Il est depuis longtemps acquis en jurisprudence disciplinaire que l’objectif de la sanction n’est pas de punir le professionnel, mais de corriger un comportement fautif. En droit disciplinaire, l’attention se porte sur l’individu en fonction du geste qu’il a posé et du type de personne qu’il représente.
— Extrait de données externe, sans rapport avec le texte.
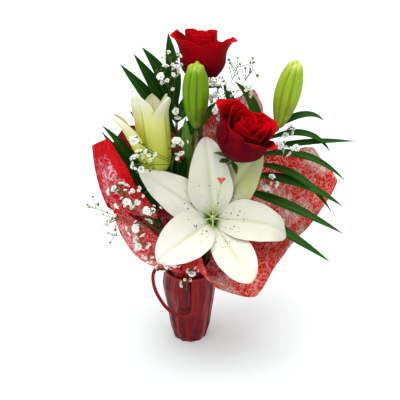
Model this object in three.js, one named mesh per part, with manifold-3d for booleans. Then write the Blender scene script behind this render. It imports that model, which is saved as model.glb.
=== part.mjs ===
// A small mixed bouquet that stands on its own foot: a lily stem with an open flower, a
// half-open flower and two buds, two red roses, palm fronds and baby's breath. The stems stand
// in a foam plug in a tumbler, the tumbler is wrapped in creased film, and a collar of fibre
// web is gathered at its neck by a ribbon.
//
// Millimetres, +Z up. The origin is the centre of the foot's flat underside. The open lily
// looks towards -Y, and +X is the side of the palm frond.

import * as THREE from "three";
import { mergeVertices } from "three/addons/utils/BufferGeometryUtils.js";
import Module from "manifold-3d";

const wasm = await Module();
wasm.setup();

// ---------------------------------------------------------------- driving dimensions

const GAP = 0.4; // clearance between pieces that touch
const FILM = 0.8; // wall of the foot's film
const WEB = 0.8; // thickness of the fibre web
const BLADE = 0.7; // thickness of leaves and petals

// Foot: outer radius of the film at each height. The first ring is the flat underside.
const FOOT_PROFILE = [
  [20.6, 0],
  [22.6, 5],
  [27.0, 40],
  [32.2, 78],
  [29.6, 103],
];
const FOOT_PLEATS = 12;
const PLEAT_DEPTH = 1.5;

const TUMBLER_PROFILE = [
  [17.6, 1.2],
  [19.6, 6],
  [27.2, 87],
];
const TUMBLER_WALL = 1.2;
const TUMBLER_SIDES = 18;
const FOAM_TOP = 83;

// Neck: the collar's skirt stands here inside the film, and the ribbon ties it outside.
const NECK_RADIUS = 26;
const SKIRT_BOTTOM = 91;
const SKIRT_TOP = 107;
const LAYER_STEP = 3; // distance between overlapping layers of web
const RIBBON_WIDTH = 4;
const RIBBON_THICK = 0.8;
const RIBBON_Z = 99;
const BAND_RADIUS = 30.7;

// Edges of the web sheets: bearing in degrees from +X, distance from the axis, height.
const RIGHT_RIM = [
  [-106, 36, 140],
  [-90, 38, 139],
  [-80, 41, 143],
  [-71, 45, 138],
  [-62, 56, 110],
  [-47, 75, 95],
  [-36, 96, 97],
  [-27, 106, 122],
  [-16, 126, 158],
  [-8, 144, 180],
  [0, 168, 215],
  [7, 153, 227],
  [13, 145, 238],
  [24, 119, 228],
  [33, 103, 232],
  [40, 105, 276],
];
const BACK_RIM = [
  [33, 103, 232],
  [39, 106, 274],
  [44, 101, 296],
  [51, 90, 287],
  [75, 72, 262],
  [104, 64, 248],
  [130, 68, 254],
  [155, 82, 264],
  [167, 89, 252],
  [174, 98, 254],
  [180.3, 105, 264],
  [187.3, 88, 281],
  [200, 73, 254],
  [218, 66, 232],
  [236, 60, 209],
];
const LEFT_RIM = [
  [195, 97, 217],
  [203, 89, 210],
  [210, 83, 204],
  [216, 79, 199],
  [224, 73, 191],
  [242, 57, 164],
  [248, 45, 148],
  [252, 39, 141],
];
// Where the back sheet leaves the neck it lies on the outside of the left sheet: the share of
// the climb to the rim at which it starts, by bearing. Then its lower edge is free: the slit.
const BACK_LEAVES = 150;
const BACK_START = [
  [150, 0.04],
  [160, 0.3],
  [170, 0.5],
  [185, 0.66],
  [203, 0.7],
];
const SEAM_OVERLAP = 0.05;
const SEAM_END = 203;
const BACK_FREE_EDGE = [
  [203, 94, 214],
  [210, 87, 211],
  [224, 71, 204],
  [236, 61, 202],
];
// How a section of a sheet bellies out, by bearing: the share of its reach and of its rise at
// the point that draws the curve out.
const BACK_BELLY = [
  [-106, 1.2, 0.12],
  [-84, 1.1, 0.14],
  [-58, 0.6, 0.25],
  [130, 0.62, 0.25],
  [150, 0.72, 0.22],
  [170, 0.95, 0.2],
  [183, 1, 0.27],
  [203, 2.3, 0.6],
];
const LEFT_BELLY = [
  [195, 1.12, 0.14],
  [215, 1.1, 0.14],
  [240, 0.9, 0.18],
  [252, 1.2, 0.12],
];
const FLAP_BELLY = [0.7, 0.45];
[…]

La nature, la gravité et les conséquences de l’infraction constituent des facteurs essentiels dans la détermination d’une sanction appropriée, tout comme le sont les éléments propres à la personnalité du professionnel. »

[46]        Dans l’évaluation de la sanction la plus appropriée, les conseils de discipline doivent prendre en compte tous les éléments mis en preuve leur permettant de porter un jugement de valeur sur la nature des actes reprochés, leur gravité, de même que l’attitude du professionnel contrevenant.

[47]        La jurisprudence fait état des nombreux facteurs objectifs et subjectifs pertinents, inventoriés au fil des ans, les premiers, traitant de l’infraction comme telle et des faits entourant sa perpétration, alors que les seconds portent sur le comportement du professionnel contrevenant.

[48]        Selon les circonstances, ces facteurs peuvent être qualifiés d’aggravants ou d’atténuants.

[49]        Dans un article intitulé « La sanction en droit disciplinaire : quelques réflexions »,  Me Pierre Bernard s’exprime ainsi [7]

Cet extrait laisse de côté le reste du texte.